Although some Chinese brands are now exported, Hu admitted the existence of a huge gap between Chinese automakers and foreign auto giants.

 

"China's comparative advantage is mainly due to its low production costs, so it only grabs the low-end market," he said.

 

During the discussion, Hu described a model that could change this: to foster homegrown brands by acquiring foreign R&D and management teams.

 

SAIC acquired Ssangyong Motor, the fourth largest automaker in South Korea, in 2002 and was recently involved in the UK's Rover acquisition case.

 

Building their own brands is very important, no matter whether in low- or high-end markets, said Wagoner.

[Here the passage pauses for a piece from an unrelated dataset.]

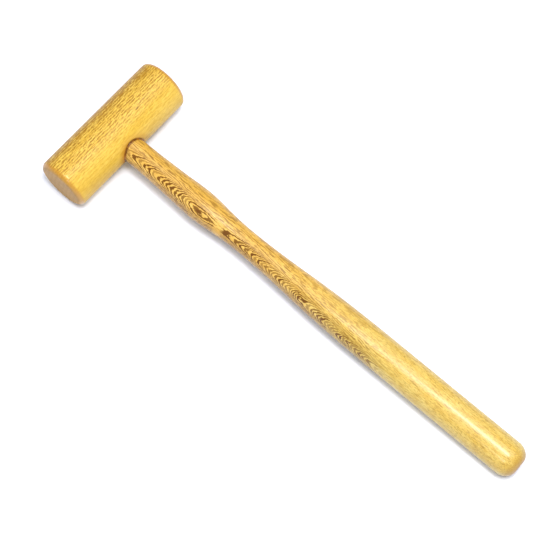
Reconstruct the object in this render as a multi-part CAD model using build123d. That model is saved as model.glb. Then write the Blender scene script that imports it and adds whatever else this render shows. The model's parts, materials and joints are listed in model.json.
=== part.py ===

He affirmed the development model, citing the examples of Samsung and Lenovo.

 

"Although it took a lot of time, they finally made it," he said, adding that Chinese automakers should have a long-term perspective.

 

However, Wagoner said that GM's current China strategy is to "achieve localized production."

 

Although divided in development strategy, all three top executives said they put clean and renewable energy sources at the top of their agendas.

 

Pollution caused by car emissions and a strained oil supply make the R&D of clean and renewable resources an urgent task.

 

"Automakers are responsible for maintaining the industry's sustainable development," said Hu.

 

Both GM and BMW are researching options, with GM specializing in hydrogen fuel and BMW in mixed fuel.

 

Hu said SAIC will take its social responsibility seriously and devote itself to addressing these issues, giving priority to mixed fuel considering the huge costs of hydrogen fuel.

 

"We hope that mixed-fuel cars will be running on Beijing's roads in 2008," he said.

 

Wagoner was less forthright in his optimism: "Currently, we need to reduce emissions and create a unified global emission standard," he said.